**SHORT EXERCISE:** Print the full listing exactly.

▬▬▬

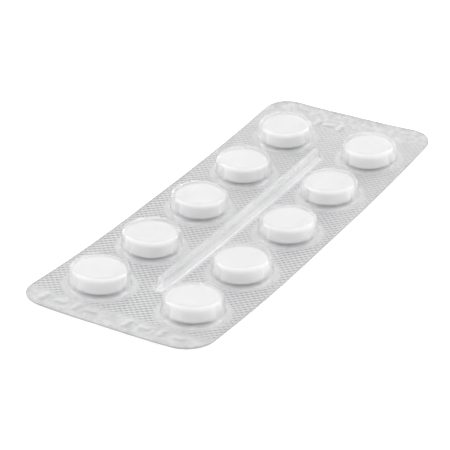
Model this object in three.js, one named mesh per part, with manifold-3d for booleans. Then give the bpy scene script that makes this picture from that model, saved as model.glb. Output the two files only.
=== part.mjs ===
// A push-through strip of ten round tablets in two rows of five.
// A clear formed film has a pocket over each tablet and a stiffening rib between the rows, and it is
// sealed to a thin aluminium lidding foil. The strip lies on the foil and is bowed a little, so its
// middle is flat and its ends and sides lift.
// Millimetres. X runs across the two rows, Y along the strip and Z up. The origin is the centre of the
// bottom, in the flat middle of the foil.
import * as THREE from "three";
import { mergeVertices } from "three/addons/utils/BufferGeometryUtils.js";
import Module from "manifold-3d";

const wasm = await Module();
wasm.setup();

// How many tablets lie in each row
const TABLETS_IN_ROW = 5;

// Tablet: a flat-faced disc with a gentle bevel round both faces
const TABLET_DIAMETER = 10.0;
const TABLET_LAND = 2.5; // the straight part of its side
const BEVEL_WIDTH = 1.1;
const BEVEL_HEIGHT = 0.5;

// Sheets, and the clearances between what lies on what
const FILM_THICKNESS = 0.25;
const FOIL_THICKNESS = 0.05;
const SEAL_GAP = 0.05; // the sealing lacquer between foil and film
const REST_GAP = 0.12; // under each tablet
const HEAD_GAP = 0.2; // over each tablet
const SIDE_GAP = 0.42; // between a centred tablet and the top of its pocket's wall
const TABLET_SLIDE = 0.22; // how far each tablet has slid from the middle of its pocket
const FIRST_SLIDE = 148; // degrees from +X towards +Y, the way the first tablet has slid
const FOOT_SINK = 0.05; // how far a hollow's foot runs into the sheet, for a clean crossing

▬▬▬

**RESULT OF THIS TASK:**
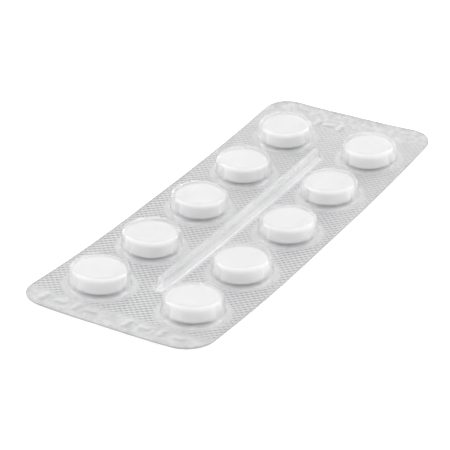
Model this object in three.js, one named mesh per part, with manifold-3d for booleans. Then give the bpy scene script that makes this picture from that model, saved as model.glb. Output the two files only.
=== part.mjs ===
// A push-through strip of ten round tablets in two rows of five.
// A clear formed film has a pocket over each tablet and a stiffening rib between the rows, and it is
// sealed to a thin aluminium lidding foil. The strip lies on the foil and is bowed a little, so its
// middle is flat and its ends and sides lift.
// Millimetres. X runs across the two rows, Y along the strip and Z up. The origin is the centre of the
// bottom, in the flat middle of the foil.
import * as THREE from "three";
import { mergeVertices } from "three/addons/utils/BufferGeometryUtils.js";
import Module from "manifold-3d";

const wasm = await Module();
wasm.setup();

// How many tablets lie in each row
const TABLETS_IN_ROW = 5;

// Tablet: a flat-faced disc with a gentle bevel round both faces
const TABLET_DIAMETER = 10.0;
const TABLET_LAND = 2.5; // the straight part of its side
const BEVEL_WIDTH = 1.1;
const BEVEL_HEIGHT = 0.5;

// Sheets, and the clearances between what lies on what
const FILM_THICKNESS = 0.25;
const FOIL_THICKNESS = 0.05;
const SEAL_GAP = 0.05; // the sealing lacquer between foil and film
const REST_GAP = 0.12; // under each tablet
const HEAD_GAP = 0.2; // over each tablet
const SIDE_GAP = 0.42; // between a centred tablet and the top of its pocket's wall
const TABLET_SLIDE = 0.22; // how far each tablet has slid from the middle of its pocket
const FIRST_SLIDE = 148; // degrees from +X towards +Y, the way the first tablet has slid
const FOOT_SINK = 0.05; // how far a hollow's foot runs into the sheet, for a clean crossing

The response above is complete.